Whether your vehicle is brand new or several decades old, you have to deal with oil changes. You may have always approached oil changes based upon what you were taught years ago, or what you saw your parents do. However, yesterday's oil change rules are no longer necessarily true. In fact, there are several very pervasive myths regarding oil changes today. Be aware of what your vehicle really needs by knowing the three most common oil change myths today!
3000 Mile Oil Changes
Perhaps the most famous of all oil change myths is the "3,000 mile rule." This rule was so named because many oil change service providers recommend sticking to a strict oil change schedule, with an oil change every 3,000 miles. According to Edmunds, changing the motor oil that often is actually unnecessary for virtually any vehicle.
Most modern vehicles require oil changes only every 7,500 or 10,000 miles. In some cases, the number of miles between oil changes could be as high as 15,000 miles. Refer to your vehicle owner's manual to get the proper oil change interval for your car. Even if you hear differently from an oil change facility, your vehicle manufacturer is the ultimate authority in this situation.
Black Equals Bad
Another common oil change myth involves the color of the oil. You may have heard that black motor oil is bad motor oil. This is actually untrue. Today's motor oils are designed to take harmful carbon deposits out of the engine. When the carbon deposits are pulled into the oil, they turn the oil black.

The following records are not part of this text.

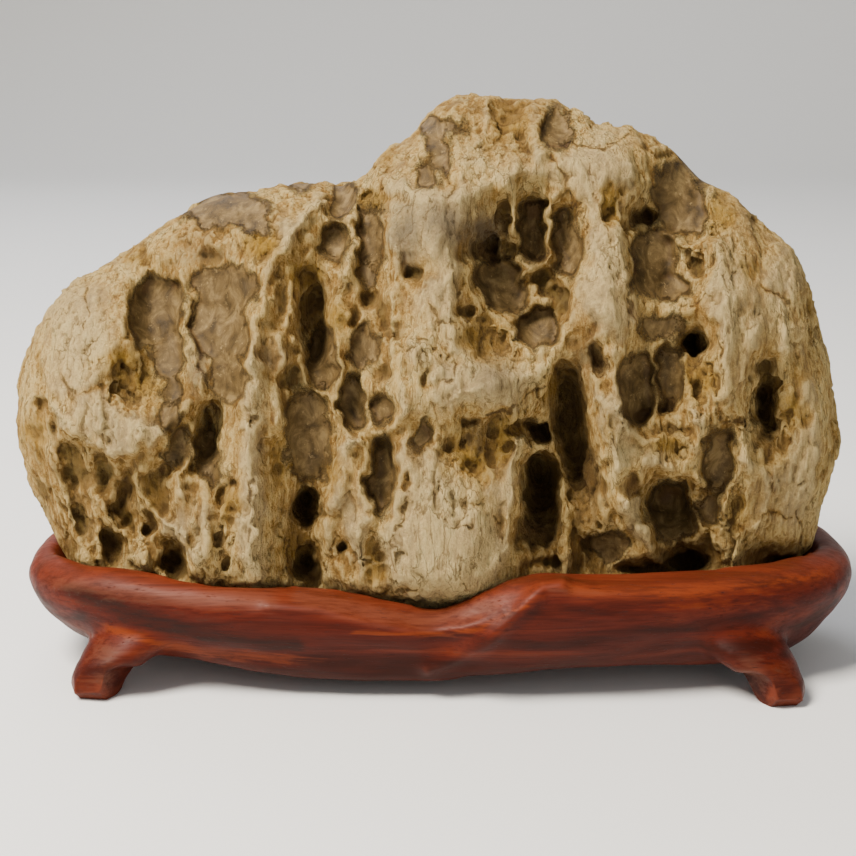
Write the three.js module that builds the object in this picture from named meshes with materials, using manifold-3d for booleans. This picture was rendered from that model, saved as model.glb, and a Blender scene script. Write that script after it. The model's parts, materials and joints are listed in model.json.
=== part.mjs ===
// A scholar's rock on its carved hardwood stand. Millimetres, +Z up, the front of the rock faces -Y.
// The origin is on the surface that the feet stand on, under the middle of the object.
import * as THREE from "three";
import { mergeVertices } from "three/addons/utils/BufferGeometryUtils.js";
import Module from "manifold-3d";

const wasm = await Module();
wasm.setup();

// ---- Driving dimensions -------------------------------------------------------------------------

const ROCK_DETAIL = 13; // subdivisions of the icosahedron that becomes the rock
const SOCKET_DETAIL = 10; // subdivisions of the copy of the rock that carves the socket
const HOLE_DETAIL = 2;
const ROCK_CENTRE_Z = 100; // height of the point that the outline is measured round
const ROCK_HALF_DEPTH = 50; // from the middle plane to the face, before the masses
const ROCK_SQUARENESS = 2.6; // exponent of the section from face to edge: 2 is an ellipse

const STAND_HALF_LENGTH = 153;
const STAND_HALF_DEPTH = 60;
const STAND_MIDDLE_X = 4.5;
const STAND_SQUARENESS = 2.9; // exponent of the stand's plan: 2 is an ellipse
const STAND_SEGMENTS = 68;
const RIM_HEIGHT = 44;
const FOOT_SEGMENTS = 16;

const SOCKET_GAP_SIDE = 2; // clearance between rock and socket wall
const SOCKET_GAP_UNDER = 1.2; // shrinks to a hair where the coarser socket floor is closest

// ---- Form of the rock ---------------------------------------------------------------------------

// Front outline of the rock in the middle plane, anticlockwise from the lower right, as [x, z].
const ROCK_OUTLINE = [
  [134, 31], [142, 40], [145, 52], [145, 61], [149.5, 69], [150.5, 79], [148.5, 95], [144.5, 112],
  [140, 126], [135.5, 141], [129, 153], [118, 160.5], [108, 171], [98.5, 173.5], [92, 180],
  [83, 189], [73, 194.5], [61, 195], [53, 200], [43, 204], [29, 203.5], [14, 206],
  [5.5, 203.5], [-2, 196], [-4, 191], [-14.5, 186.5], [-21, 180], [-26, 174.5], [-39, 175],
  [-50, 174.5], [-60, 171.5], [-74.5, 171], [-86.5, 164.5], [-99, 156], [-118.5, 144],
  [-128, 139.5], [-135.5, 132], [-141.5, 121], [-146, 113], [-149, 103.5], [-150.5, 91],
  [-149.5, 78], [-146, 63], [-141, 53], [-137.5, 42], [-129, 31], [-110, 24], [-60, 18.5],
  [0, 15.5], [60, 19.5], [110, 24],
];

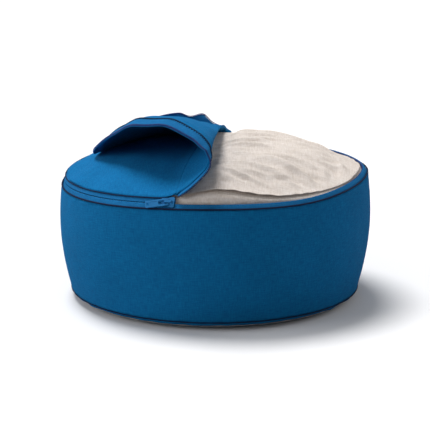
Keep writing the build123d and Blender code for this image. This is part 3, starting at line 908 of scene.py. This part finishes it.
bagPoints = bagShape()
bagFlat = np.concatenate([bagPoints[..., :2], bagPoints[:1, :, :2]])
innerBag = gridPiece("linenInnerBag", bagPoints, bagFlat, loopU=True, weld=True)
places = np.array([v.co for v in innerBag.data.vertices])
out = np.hypot(places[:, 0], places[:, 1])
onTop = places[:, 2] > cushion["rimHeight"] + 0.002 + np.tan(leanAngle) * places[:, 0]
loose = np.round((1 - rise(out, 0.125, 0.147)) * onTop, 2)
loose *= rise((places[:, :2] - backEnd) @ foldSide, 0.006, 0.03)
relaxTop(innerBag, loose)


# the larger folds go on after the cloth has settled, straight up from the rim's plane
def raiseFolds(piece):
    spots = np.array([v.co for v in piece.data.vertices])
    c, s = math.cos(leanAngle), math.sin(leanAngle)
    above = spots[:, 2] - cushion["rimHeight"]
    plan = np.stack([spots[:, 0] * c + above * s, spots[:, 1]], -1)
    high = above * c - spots[:, 0] * s
    share = (rise(high, 0.003, 0.010) * (1 - rise(np.hypot(*plan.T), 0.143, 0.151))
             * rise((plan - backEnd) @ foldSide, -0.004, 0.012))
    spots[:, 2] += linenFolds(plan) * share
    piece.data.vertices.foreach_set("co", spots.astype(np.float32).ravel())
    piece.data.update()


raiseFolds(innerBag)
finer = innerBag.modifiers.new("finer", "SUBSURF")
finer.levels = finer.render_levels = 1
dress(innerBag, linenCloth)
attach(innerBag, "cover")
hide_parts("inner_bag_side", "inner_bag_top", "inner_bag_base")


filling = {"scale": (0.945, 0.945, 0.91), "up": 0.0055, "lump": 0.0006, "lumpSize": 0.012}


# the husks: the bag's own shape, drawn in from it all round and made lumpy
def huskShape():
    inner = bagPoints[::2] * list(filling["scale"]) + [0, 0, filling["up"]]
    return inner + filling["lump"] * lumps(inner, filling["lumpSize"], 31)[..., None] * [1, 1, 0.4]


huskPoints = huskShape()
huskFlat = np.concatenate([huskPoints[..., :2], huskPoints[:1, :, :2]])
husks = gridPiece("buckwheatHusks", huskPoints, huskFlat, loopU=True, weld=True)
dress(husks, huskBrown)
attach(husks, "cover")
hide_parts("husk_filling")
print("inner bag made")

# CAD nodes that stay, with their finishes
keep = {
    "zip_slider": sliderEnamel, "pull_tab": sliderEnamel,
    "zip_start_stop": coilNylon, "lower_end_stop": coilNylon,
}
for node, material in keep.items():
    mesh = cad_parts[node].data
    mesh.materials.clear()
    mesh.materials.append(material)

print("all pieces made")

This doesn't mean that the oil is less effective, because the carbon is harmless to the oil. While the carbon could do considerable damage to your engine, it only changes the motor oil by turning it black. A black motor oil is an oil that is doing its job of carbon removal properly, according to Shell.
Additives Are Essential
There are a number of motor oil additives that you can purchase, and the advertised benefits may make them seem virtually essential. In fact, you don't need to buy additives for your engine oil.
Additives often don't work, and certainly can't achieve their often lofty claims. The Federal Trade Commission has actually taken action against some of the companies that sell such engine oil additives, due to false claims about the product's effectiveness and abilities.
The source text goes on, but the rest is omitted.